Adding to the fun is the Winston Smith cover art called God Told Me to Skin You Alive’  which amongst other wholesomely corrupted images are hidden ghostly faces and monsters in (and around) the flames, three skulls, one for each band member AND A NAKED CHICK! Now I can spot the three skulls, one requires tilting the cover towards you à la Holbein, but I really can’t spot the nude lady.  Which is pretty rotten when you consider that I like flames and I quite like skulls but I am really very partial to unclad women.  Damn you, fate!

The naked lady is supposed to be here somewhere, not that I’m obsessed, or anything creepy like that.

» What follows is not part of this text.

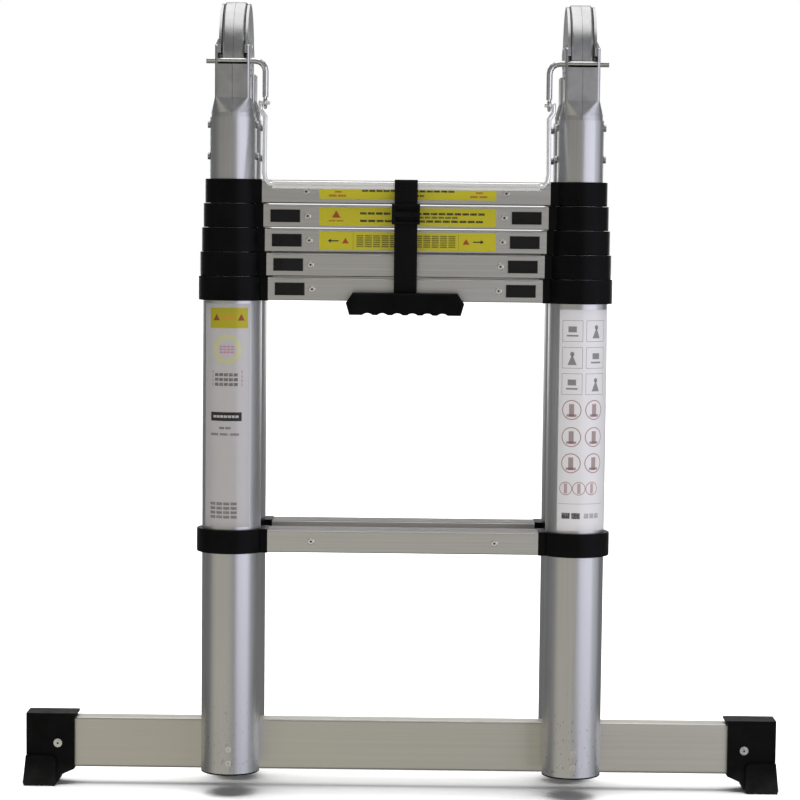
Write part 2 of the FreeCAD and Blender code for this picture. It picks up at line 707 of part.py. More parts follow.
def stabiliser_foot(side):
    """Rubber foot: a cap over the bar's end with a spread, chamfered sole."""
    y0 = BAR_FRONT
    y1 = y0 + BAR_DEPTH
    top = BAR_BASE + BAR_HEIGHT + FOOT_WALL
    outline = [
        (FOOT_INNER, top),
        (FOOT_OUTER, top),
        (FOOT_OUTER, TOE_TOP),
        (FOOT_OUTER + FOOT_FLARE, 4.0),
        (FOOT_OUTER + FOOT_FLARE - 1.5, 0.0),
        (FOOT_OUTER - 31.5, 0.0),
        (FOOT_OUTER - 39.0, 4.5),
        (FOOT_OUTER - 42.0, 12.5),
        (FOOT_INNER, 20.0),
    ]
    cap_front = y0 - FOOT_WALL
    cap_back = y1 + FOOT_WALL
    cap = prism_y([(side * x, z) for x, z in outline], cap_front, cap_back)
    lip = box(side * (FOOT_INNER - 2.5), side * FOOT_OUTER, cap_front, cap_back, top - 2.5, top)
    toe = [
        (FOOT_OUTER - 36.5, 2.0),
        (FOOT_OUTER - 36.5, TOE_TOP - 4),
        (FOOT_OUTER - 32.5, TOE_TOP),
        (FOOT_OUTER, TOE_TOP),
        (FOOT_OUTER + FOOT_FLARE, 4.0),
        (FOOT_OUTER + FOOT_FLARE - 1.5, 0.0),
        (FOOT_OUTER - 34.5, 0.0),
    ]
    toe = prism_y([(side * x, z) for x, z in toe], cap_front - TOE_SPREAD, cap_back + TOE_SPREAD)
    foot = fused([cap, lip, toe])
    pocket = box(
        side * (FOOT_INNER - 5),
        side * (BAR_HALF + 0.05),
        y0 - COLLAR_FIT,
        y1 + COLLAR_FIT,
        BAR_BASE - COLLAR_FIT,
        BAR_BASE + BAR_HEIGHT + COLLAR_FIT,
    )
    foot = foot.cut(pocket)
    for number in range(SOLE_GROOVES):
        low = FOOT_OUTER - 26.0 + SOLE_GROOVE_PITCH * number
        groove = box(side * low, side * (low + SOLE_GROOVE_WIDTH), y0 - 20, y1 + 20, -1, 2.0)
        foot = foot.cut(groove)
    return foot.cut(inward(side * FOOT_SCREW_X, y0 - 20, y0 + 1, FOOT_SCREW_Z, FOOT_SCREW_HOLE))


def stabiliser_fasteners():
    """Bolts through the base tubes into the bar, plug rivets and foot screws."""
    pieces = []
    y0 = BAR_FRONT
    for side in (-1, 1):
        x = side * STILE_X
        seat = FRONT_Y + TUBE_RADIUS - TUBE_WALL - 0.9
        pieces.append(fused([
            inward(x, seat - 5.0, seat, BOLT_Z, 6.5),
            inward(x, seat - 1.0, y0 + BAR_WALL + 6.0, BOLT_Z, BOLT_RADIUS),
            inward(x, y0 + BAR_WALL + 0.05, y0 + BAR_WALL + 6.0, BOLT_Z, 6.0),
        ]))
        skin = FRONT_Y - TUBE_RADIUS
        for z, crown in ((PLUG_RIVET_Z, 1.5), (BOLT_Z, 0.9)):
            rivet = fused([
                inward(x, skin - crown, skin - RIVET_SEAT, z, RIVET_RADIUS - 0.4),
                inward(x, skin - 0.5, skin + 4.0, z, RIVET_SHANK - COLLAR_FIT),
            ])
            pieces.append(rivet.cut(inward(x, skin - crown - 1, skin + 1.0, z, RIVET_EYE)))
        screw_x = side * FOOT_SCREW_X
        rubber = y0 - FOOT_WALL
        screw = fused([
            inward(screw_x, rubber - 0.9, rubber - RIVET_SEAT, FOOT_SCREW_Z, 5.2),
            inward(screw_x, rubber - 2.3, rubber - 0.5, FOOT_SCREW_Z, 3.6),
            inward(screw_x, rubber - 1.0, y0 + BAR_WALL + 4.0, FOOT_SCREW_Z, FOOT_SCREW_RADIUS),
        ])
        socket = inward(screw_x, rubber - 3.0, rubber - 1.0, FOOT_SCREW_Z, RIVET_EYE)
        pieces.append(screw.cut(socket))
    return pieces


def carry_strap():
    """Webbing looped round the top rung, hanging in front of the stack, and its slide."""
    base = collar_base(STAGES) + RUNG_LIFT
    top = base + RUNG_HEIGHT
    face = FRONT_Y - RUNG_DEPTH / 2 - STRAP_AIR
    back = FRONT_Y + RUNG_DEPTH / 2 + STRAP_AIR
    roof = top + STRAP_AIR
    floor = base - STRAP_AIR
    thick = STRAP_THICK
    runs = [
        (face - thick, back + thick, roof, roof + thick),
        (back, back + thick, floor - thick, roof + thick),
        (face - thick, back + thick, floor - thick, floor),
        (face - thick, face, floor - thick, roof + thick),
        (STRAP_HANG_Y - thick, face, roof, roof + thick),
        (STRAP_HANG_Y - thick, STRAP_HANG_Y, HANDLE_TOP - 0.5, roof + thick),
    ]
    webbing = fused([box(-STRAP_HALF, STRAP_HALF, y0, y1, z0, z1) for y0, y1, z0, z1 in runs])
    slide = box(
        -SLIDE_HALF, SLIDE_HALF, STRAP_HANG_Y - thick - 2.6, STRAP_HANG_Y + 2.0, SLIDE_LOW, SLIDE_HIGH
    )
    window = box(
        -STRAP_HALF - 0.3,
        STRAP_HALF + 0.3,
        STRAP_HANG_Y - thick - 0.1,
        STRAP_HANG_Y + 0.1,
        SLIDE_LOW - 4,
        SLIDE_HIGH + 4,
    )
    return [webbing, slide.cut(window)]


def carry_handle():
    """Moulded grip with finger scallops along its underside."""
    y1 = FRONT_Y - HANDLE_BACK
    y0 = y1 - HANDLE_DEPTH
    outline = [
        (-HANDLE_SHOULDER, HANDLE_TOP),
        (HANDLE_SHOULDER, HANDLE_TOP),
        (HANDLE_HALF, HANDLE_TOP - 12.0),
        (HANDLE_HALF - 4.0, HANDLE_LOW),
        (-HANDLE_HALF + 4.0, HANDLE_LOW),
        (-HANDLE_HALF, HANDLE_TOP - 12.0),
    ]
    grip = prism_y(outline, y0, y1)
    grip = grip.makeFillet(3.0, [e for e in grip.Edges if e.BoundBox.YLength < 0.01])
    scallop_z = HANDLE_LOW + SCALLOP_DEEP - SCALLOP_RADIUS
    for number in range(SCALLOP_COUNT):
        x = SCALLOP_PITCH * (number - (SCALLOP_COUNT - 1) / 2)
        grip = grip.cut(inward(x, y0 - 1, y1 + 1, scallop_z, SCALLOP_RADIUS))
    slot = box(
        -STRAP_HALF - 0.3,
        STRAP_HALF + 0.3,
        STRAP_HANG_Y - STRAP_THICK - 0.3,
        STRAP_HANG_Y + 0.3,
        HANDLE_TOP - 0.8,
        HANDLE_TOP + 1,
    )
    return grip.cut(slot)


# ---- write the nodes ----------------------------------------------------------------------

for half, y, outside in (("front", FRONT_Y, -1), ("rear", REAR_Y, 1)):
    tubes = []
    plugs = []
    collars = []
    for side in (-1, 1):
        x = side * STILE_X
        tube = stage_tube(side, y, 1)
        plug = foot_plug(side, y)
        if half == "front":
            tube = tube.cut(inward(x, y - 40, y, BOLT_Z, RIVET_SHANK))
            tube = tube.cut(inward(x, y, y + 40, BOLT_Z, BOLT_HOLE))
            tube = tube.cut(inward(x, y - 40, y, PLUG_RIVET_Z, RIVET_SHANK))
            plug = plug.cut(inward(x, y - 40, y, PLUG_RIVET_Z, RIVET_SHANK))
        tubes.append(tube)
        plugs.append(plug)
        collars.extend([lower_collar(side, y), top_collar(side, y, 1)])
    save(half + "_base_tubes", tubes)
    save(half + "_foot_plugs", plugs)
    save(half + "_base_collars", collars)
    lower_half = rung_end(LOWER_COLLAR_RADIUS)
    save(half + "_lower_rung", rung(lower_half, y, LOWER_COLLAR_BASE + RUNG_LIFT, outside, False))
    first_half = rung_end(collar_radius(1))
    save(half + "_rung_1", rung(first_half, y, collar_base(1) + RUNG_LIFT, outside, True))
    for stage in range(2, STAGES + 1):
        name = half + "_stage_" + str(stage)
        tubes = []
        for side in (-1, 1):
            x = side * STILE_X
            tube = stage_tube(side, y, stage)
            if stage == STAGES:
                for z in ARM_RIVET_HEIGHTS:
                    tube = tube.cut(across(x - 40, x + 40, y, z, ARM_RIVET_HOLE))
            tubes.append(tube)
        save(name + "_tubes", tubes)
        save(name + "_collars", [top_collar(side, y, stage) for side in (-1, 1)])
        half_length = rung_end(collar_radius(stage))
        base = collar_base(stage) + RUNG_LIFT
        save(name + "_rung", rung(half_length, y, base, outside, stage < STAGES))
    for stage in range(1, STAGES):
        for side, hand in ((-1, "left"), (1, "right")):
            name = half + "_button_" + str(stage) + "_" + hand
            save(name, [thumb_button(side, y, stage, outside)])

for half, y, arm in (("front", FRONT_Y, front_arm()), ("rear", REAR_Y, rear_arm())):
    for z in ARM_RIVET_HEIGHTS:
        arm = arm.cut(across(-40, 40, y, z, ARM_RIVET_HOLE))
    arms = []
    for side in (-1, 1):
        for piece in [arm.copy()] + arm_rivets(y):
            piece.translate(Vec(side * STILE_X, 0, 0))
            arms.append(piece)
    save(half + "_hinge_arms", arms)

axles = []
levers = []
for side in (-1, 1):
    axle = hinge_axle()
    lever = lock_lever()
    if side == 1:
        lever = lever.mirror(Vec(0, 0, 0), Vec(1, 0, 0))
    for piece, pair in ((axle, axles), (lever, levers)):
        piece.translate(Vec(side * STILE_X, 0, 0))
        pair.append(piece)
save("hinge_axles", axles)
save("lock_levers", levers)
save("release_bar", [release_bar()])

save("stabiliser_bar", [stabiliser_bar()])
save("stabiliser_feet", [stabiliser_foot(side) for side in (-1, 1)])
save("stabiliser_fasteners", stabiliser_fasteners())
save("carry_strap", carry_strap())
save("carry_handle", [carry_handle()])
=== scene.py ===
import math

import bpy
from mathutils import Matrix, Vector


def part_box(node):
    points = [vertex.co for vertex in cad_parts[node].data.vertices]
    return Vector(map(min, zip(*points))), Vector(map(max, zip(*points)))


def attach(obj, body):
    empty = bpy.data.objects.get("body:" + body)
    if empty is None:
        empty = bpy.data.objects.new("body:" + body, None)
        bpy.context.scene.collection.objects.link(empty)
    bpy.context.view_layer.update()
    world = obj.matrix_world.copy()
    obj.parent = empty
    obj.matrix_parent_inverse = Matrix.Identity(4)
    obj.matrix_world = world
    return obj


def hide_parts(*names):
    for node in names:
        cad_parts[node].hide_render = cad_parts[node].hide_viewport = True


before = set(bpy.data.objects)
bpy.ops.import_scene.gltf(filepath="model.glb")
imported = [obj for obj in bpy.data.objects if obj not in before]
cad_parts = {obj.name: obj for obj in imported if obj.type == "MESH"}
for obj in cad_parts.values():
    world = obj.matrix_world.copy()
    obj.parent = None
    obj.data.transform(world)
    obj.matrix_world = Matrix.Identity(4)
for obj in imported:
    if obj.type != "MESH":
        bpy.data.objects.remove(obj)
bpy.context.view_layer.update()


# ---- tubes --------------------------------------------------------------------------------
# Ten pairs of round aluminium tubes, drawn and satin anodised. Each slides in the one below
# it, so the skin carries long fine draw lines, and the base tubes are scuffed near the foot.


class Wire:
    """A shader socket that ordinary arithmetic works on. Each operation adds a Math node."""

    def __init__(self, finish, socket):
        self.finish = finish
        self.socket = socket

    def math(self, operation, first, second=0.0):
        return self.finish.node("Math", {"operation": operation}, {0: first, 1: second})

    def __add__(self, other):
        return self.math("ADD", self, other)

    def __radd__(self, other):
        return self.math("ADD", other, self)

    def __sub__(self, other):
        return self.math("SUBTRACT", self, other)

    def __rsub__(self, other):
        return self.math("SUBTRACT", other, self)

    def __mul__(self, other):
        return self.math("MULTIPLY", self, other)

    def __rmul__(self, other):
        return self.math("MULTIPLY", other, self)

    def __truediv__(self, other):
        return self.math("DIVIDE", self, other)

    def __gt__(self, other):
        return self.math("GREATER_THAN", self, other)

    def __lt__(self, other):
        return self.math("LESS_THAN", self, other)

    def __abs__(self):
        return self.math("ABSOLUTE", self)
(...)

Insomniac was seen as a bit of a flop after the Nirvana-esque success of Dookie, I think it only sold one zillion, rather than 14 tetra-quadzillion copies and never provided a huge hit single; so it goes

Well, destiny is dead
In the hands of bad luck
Before it might have made some sense
But now it’s all fucked up

Except it isn’t, because this is all rather splendid fun.  Way to go fellas, now if you’ll excuse me I’m ready to get up and do my thing, I wanna get into it, man, you know… Like a, like a sick machine, 1-2-3-4 …

718 Down.

PS: Thanks to Aaron for setting my thoughts in motion for reviewing this baby.

*Mary MF Poppins – lead singer with The Nanniez, who can forget their incredible 1979 debut Big Knobs & Broomsticks?

**which I spend about 10.8% of my conscious time doing. True story.